TASK DIRECTIONS:
Restate, word for word, every line of the data.

SOURCE MATERIAL:
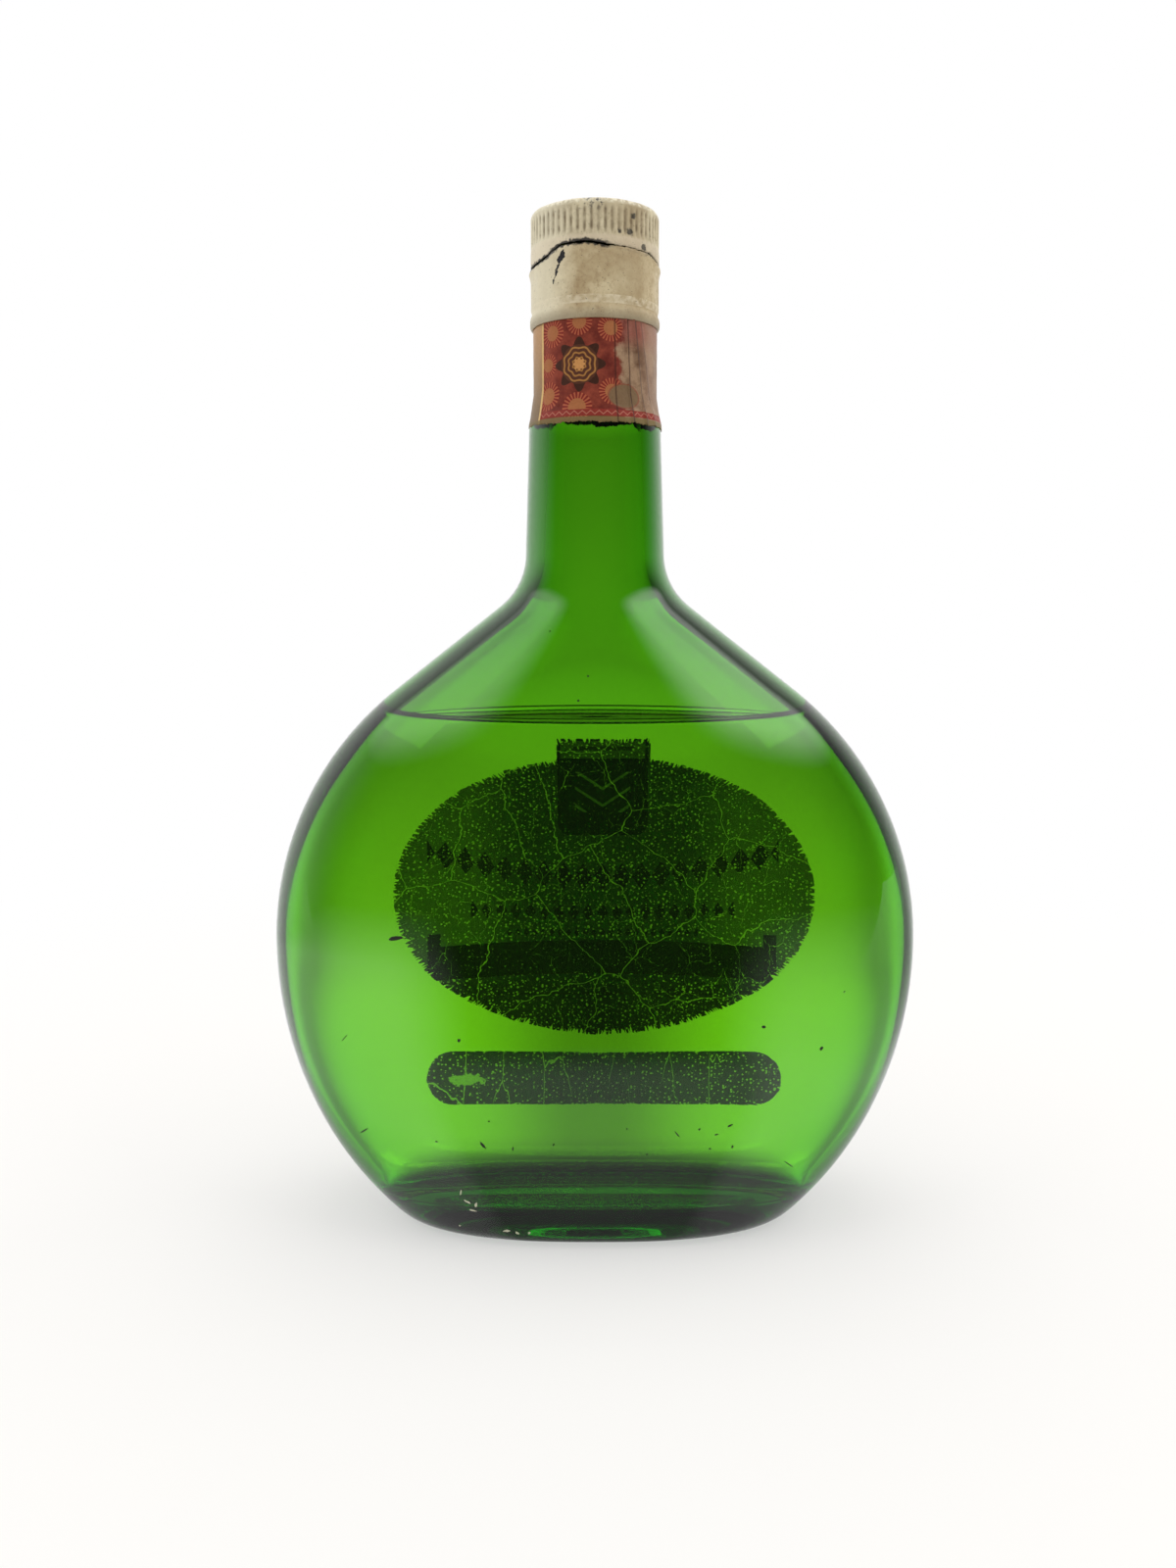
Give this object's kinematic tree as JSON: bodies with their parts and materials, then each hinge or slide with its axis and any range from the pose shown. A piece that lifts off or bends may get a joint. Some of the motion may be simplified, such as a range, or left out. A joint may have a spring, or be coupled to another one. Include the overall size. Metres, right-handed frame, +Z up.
{
  "type": "bottle of brandy",
  "caption": "Flat round green glass bottle partly filled with brandy, with a torn ridged screw cap, paper neck strip and oval label.",
  "frame": {"origin": "middle of the foot, on the plane it stands on", "axes": "+Z up the neck, X across the wide way, +Y out of the labelled front"},
  "size_m": [0.1564, 0.0682, 0.2398],
  "materials": {
    "green_glass": "smooth bottle glass, tinted green",
    "brandy": "clear pale amber liquid",
    "cap_paint": "worn satin paint on aluminium",
    "skirt_paint": "stained satin paint on aluminium",
    "strip_paper": "printed and creased paper",
    "label_paper": "printed paper, cracked and chipped"
  },
  "bodies": {
    "root": {"glass_bottle": "green_glass", "brandy": "brandy", "cap_top": "cap_paint", "cap_skirt": "skirt_paint", "neck_strip": "strip_paper", "front_label": "label_paper", "lower_label": "label_paper"}
  },
  "joints": []
}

FINAL ANSWER:
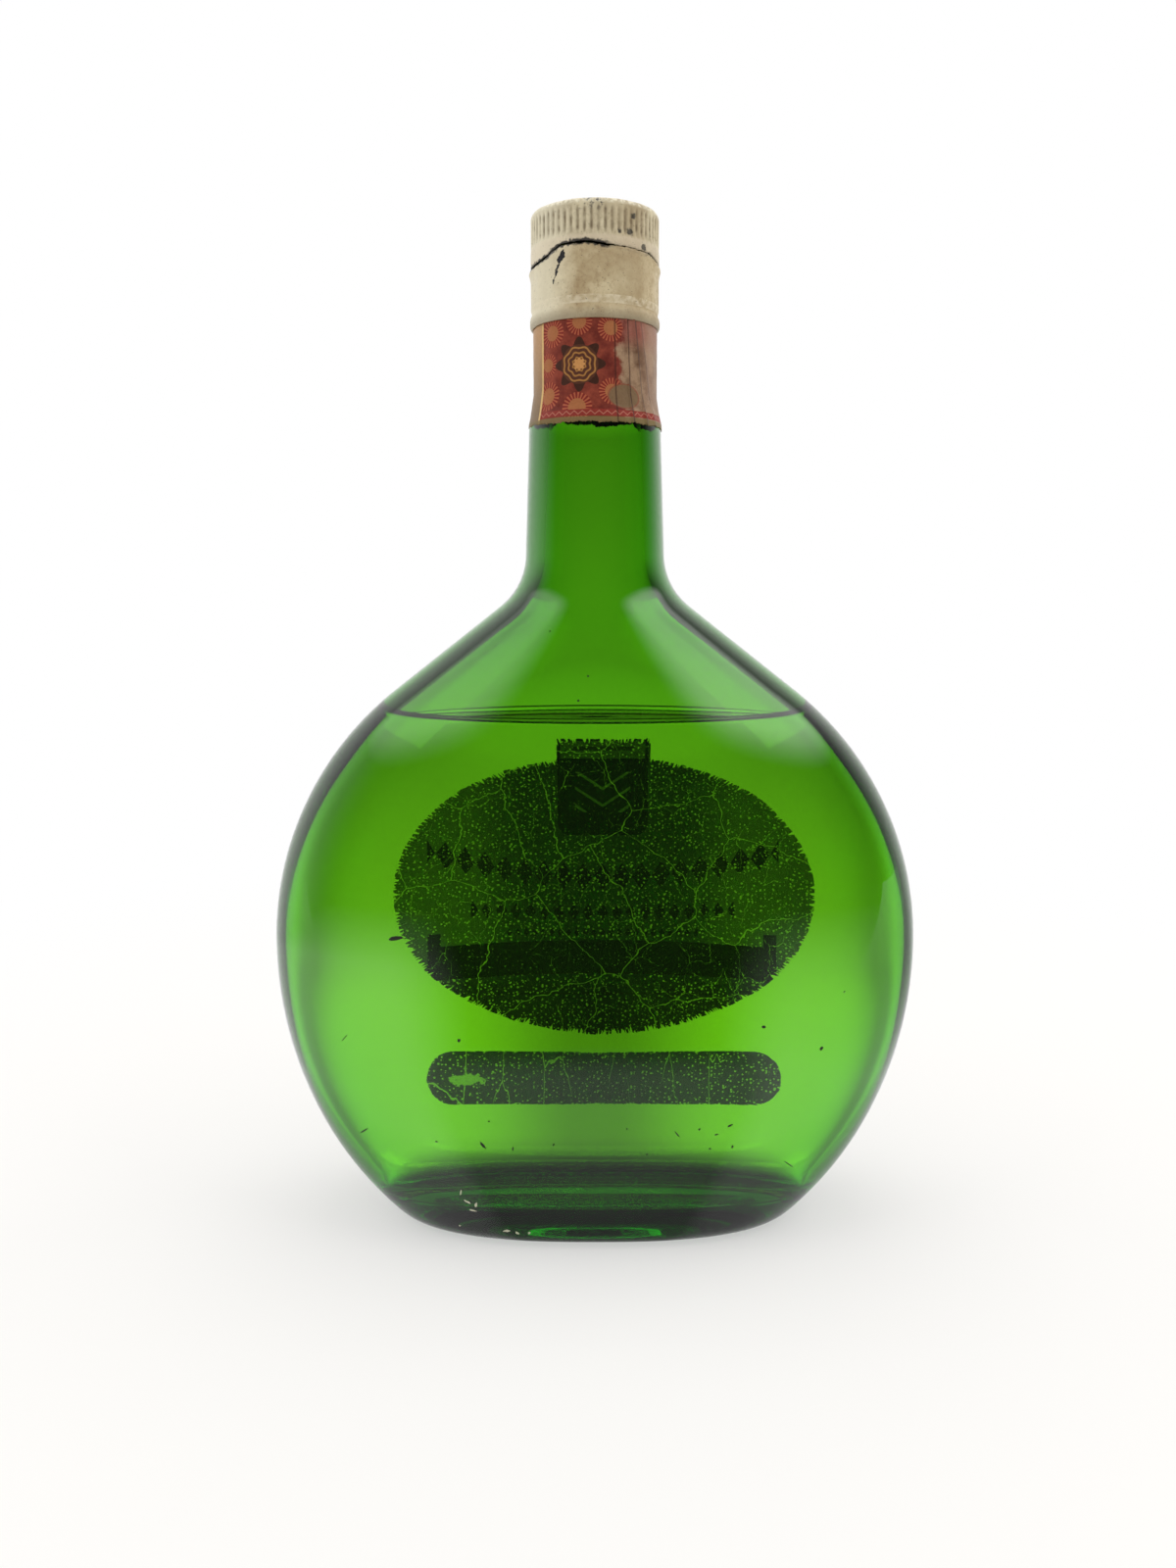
Give this object's kinematic tree as JSON: bodies with their parts and materials, then each hinge or slide with its axis and any range from the pose shown. A piece that lifts off or bends may get a joint. Some of the motion may be simplified, such as a range, or left out. A joint may have a spring, or be coupled to another one. Include the overall size. Metres, right-handed frame, +Z up.
{
  "type": "bottle of brandy",
  "caption": "Flat round green glass bottle partly filled with brandy, with a torn ridged screw cap, paper neck strip and oval label.",
  "frame": {"origin": "middle of the foot, on the plane it stands on", "axes": "+Z up the neck, X across the wide way, +Y out of the labelled front"},
  "size_m": [0.1564, 0.0682, 0.2398],
  "materials": {
    "green_glass": "smooth bottle glass, tinted green",
    "brandy": "clear pale amber liquid",
    "cap_paint": "worn satin paint on aluminium",
    "skirt_paint": "stained satin paint on aluminium",
    "strip_paper": "printed and creased paper",
    "label_paper": "printed paper, cracked and chipped"
  },
  "bodies": {
    "root": {"glass_bottle": "green_glass", "brandy": "brandy", "cap_top": "cap_paint", "cap_skirt": "skirt_paint", "neck_strip": "strip_paper", "front_label": "label_paper", "lower_label": "label_paper"}
  },
  "joints": []
}